Find the area of the graph enclosed by the parametric equations,

y = 6 cos(t) sin(t)

x= 6 cos^2(t)

Thus far I did some algebra and came up with 6x^2+6y^2= 36y, but am stuck after that.

Thank you! - Dec 16th 2013, 12:10 PMPlatoRe: Parametric equations?
- Dec 16th 2013, 12:44 PMromsekRe: Parametric equations?
Did you plot the curve? The answer is pretty obvious if you do.

To do it formally though

$\displaystyle y^2(t)=36cos^2(t)sin^2(t)=6x(t)(1-\frac{x(t)}{6})$

dropping the t for convenience

$\displaystyle y^2=6x(1-\frac{x}{6})=6x-x^2$

$\displaystyle y=\pm\sqrt{6x-x^2}$

so find the area under $\displaystyle y(x)=\sqrt{6x-x^2}$ and double it to include the area under the $\displaystyle -\sqrt{6x-x^2}$

This will all be much clearer if you plot these functions.

As another trickier way of doing this

$\displaystyle y^2(t)=36cos^2(t)sin^2(t)=36cos^2(t)(1-cos^2(t))$

$\displaystyle y^2=6x(1-\frac{x}{6})=6x-x^2=-(x^2-6x+9-9)=-(x-3)^2+9$

$\displaystyle (x-3)^2+y^2=9$

This is immediately recognized as a circle of radius 3 centered at (3,0).

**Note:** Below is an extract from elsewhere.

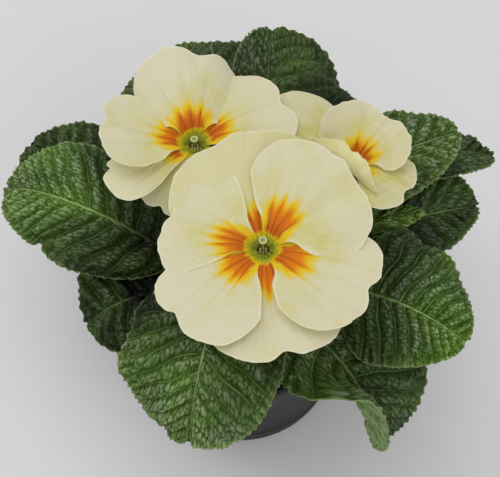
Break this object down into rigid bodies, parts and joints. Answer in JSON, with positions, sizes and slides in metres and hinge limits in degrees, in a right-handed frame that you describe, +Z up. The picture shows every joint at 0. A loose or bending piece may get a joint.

It's area is $\displaystyle \pi(3)^2=9\pi$ - Dec 16th 2013, 01:06 PMSorobanRe: Parametric equations?
Hello, orange!

Quote:

Find the area of the area enclosed by the parametric equations: .$\displaystyle \begin{Bmatrix}x &=& 6\cos^2\!t \\ y &=&6\cos t\sin t \end{Bmatrix}$

Square both equations: .$\displaystyle \begin{Bmatrix}x^2 &=& 36\cos^4\!t \\ y^2 &=& 36\cos^2\!t\sin^2\!t \end{Bmatrix}$

Add: . . . . .$\displaystyle x^2+y^2 \;=\;36\cos^4\!t + 36\cos^2\!t\sin^2\!t $

. . . . . . . . . $\displaystyle x^2+y^2\;=\;36\cos^2\!t\underbrace{(\cos^2\!t + \sin^2\!t)}_{\text{This is 1}}$

. . . . . . . . .$\displaystyle x^2 + y^2\;=\;36\cos^2\!t$

. . . . . . . . . $\displaystyle x^2+y^2 \;=\;6(6\cos^2\!t)$

. . . . . . . . .$\displaystyle x^2 + y^2 \;=\;6x$

. . . . . $\displaystyle x^2 - 6x + y^2 \;=\;0$

. . $\displaystyle x^2 - 6x + 9 + y^2 \:=\:9$

. . . . $\displaystyle (x-3)^2 + y^2 \;=\;9$

This is a circle with radius 3.

- Dec 16th 2013, 04:18 PMorangeRe: Parametric equations?
Thank you for all these wonderful explanations!